Despite the economic growth over the last decade, the level of food insecurity in Armenia has been stagnant over the past 5 years, and there is growing disparity between the food insecure and food secure, according to a joint study conducted by Armenia's National Statistical System, the World Food Programme, and the UNICEF. The report’s findings are mainly based on the Integrated Living Conditions Surveys (ILCS) for the period 2008 – 2014. 

The report states that a sharp increase in food insecurity in Armenia was caused by the global economic crisis; however, despite the economic growth in subsequent years, the level of food insecure households remained high at 15%, almost double the level in 2008. “By contrast, the level of food secure households has been steadily increasing. These trends  indicate  that although the situation is improving for a large share of the population, those worst off are left behind.” Food insecure households, experts continue, had a significantly higher share of unemployed adults  (19%) compared with food secure households (11%). Food insecure households were also poorer, had less reliable and less diversified income sources, and had accumulated more debt.  

“Education is critical for improved food security. Food insecure households invested less in education  than food secure and vulnerable households, and they were educated to a lower level. They also had larger households and a higher proportion of dependent members.”

Researchers also found that dual burden of malnutrition exists across the country among children under 5, with large numbers of both stunted and overweight children. “In 2014 among children under 5 years old, 19% were stunted and 15% were overweight. While both stunting and overweight were falling among children in rural areas, both were rising in urban areas. In urban areas outside Yerevan 22%  of children were stunted, and 17% were overweight.”

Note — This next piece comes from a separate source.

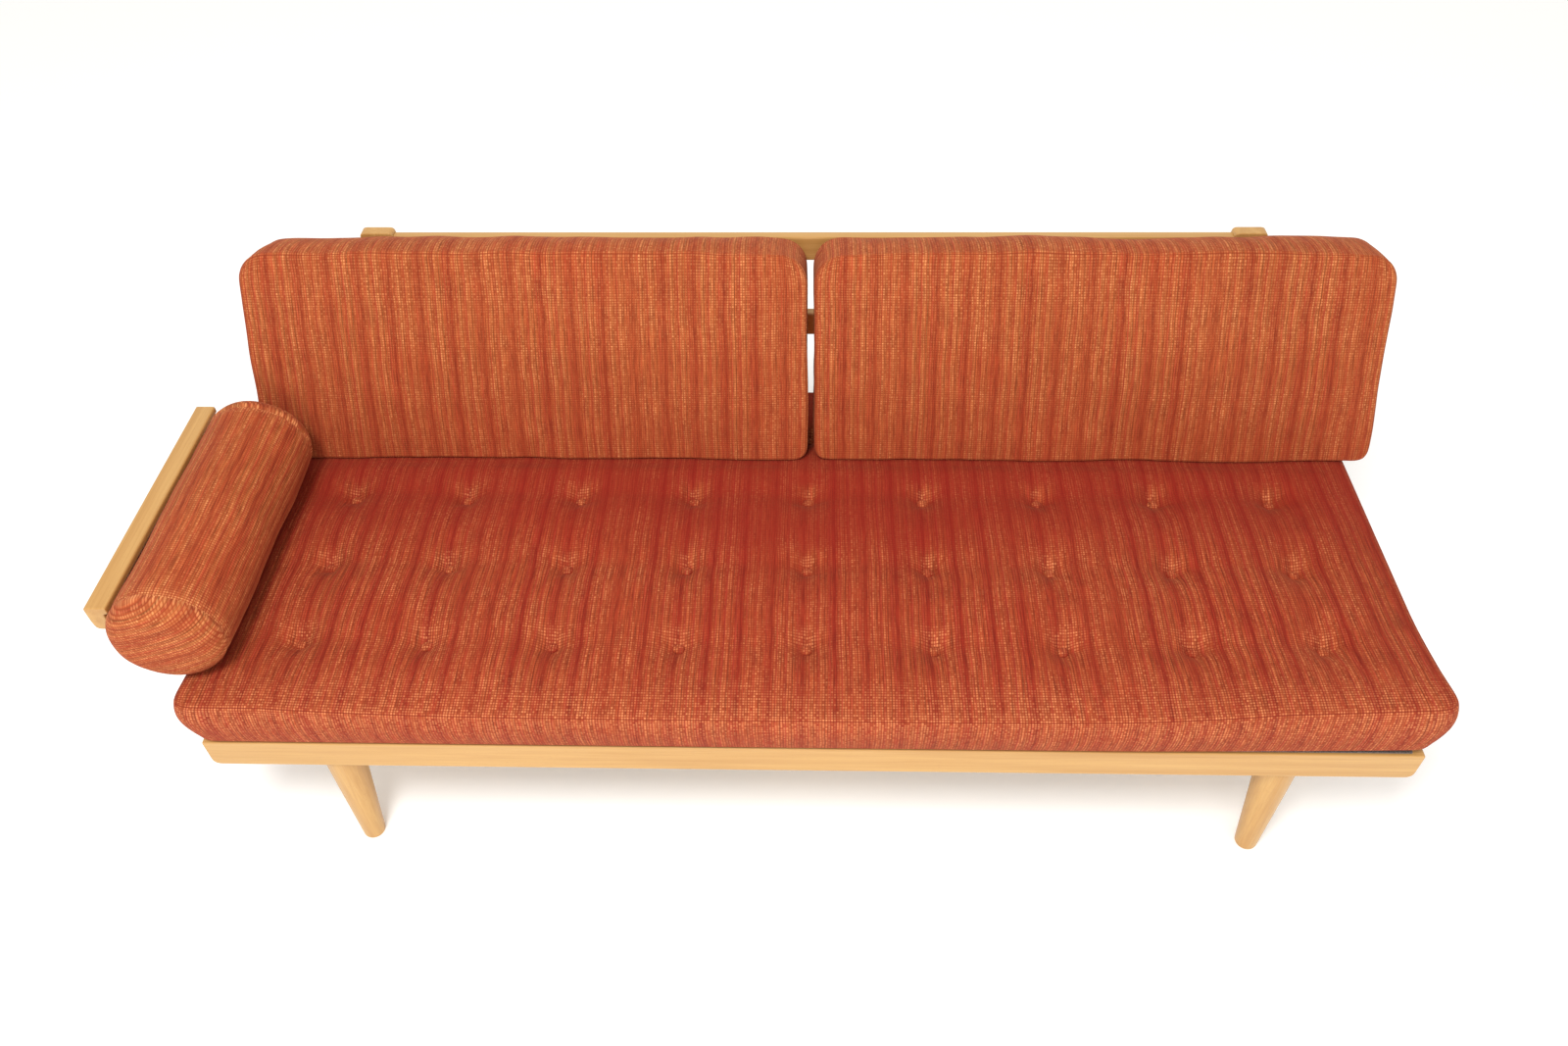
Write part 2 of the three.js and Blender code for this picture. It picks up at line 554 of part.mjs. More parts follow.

Child stunting was significantly linked with household poverty, poor consumption, poor care and feeding practices, and lower education of mothers. The prevalence of overweight was the same across poor and rich households, indicating the need for greater awareness on healthy eating and lifestyle across the entire population. “Overweight children are more likely to become overweight as adults, which poses serious public health concerns. To support development of effective policies, national data collection need to be improved to better understand the prevalence and causes of overweight.”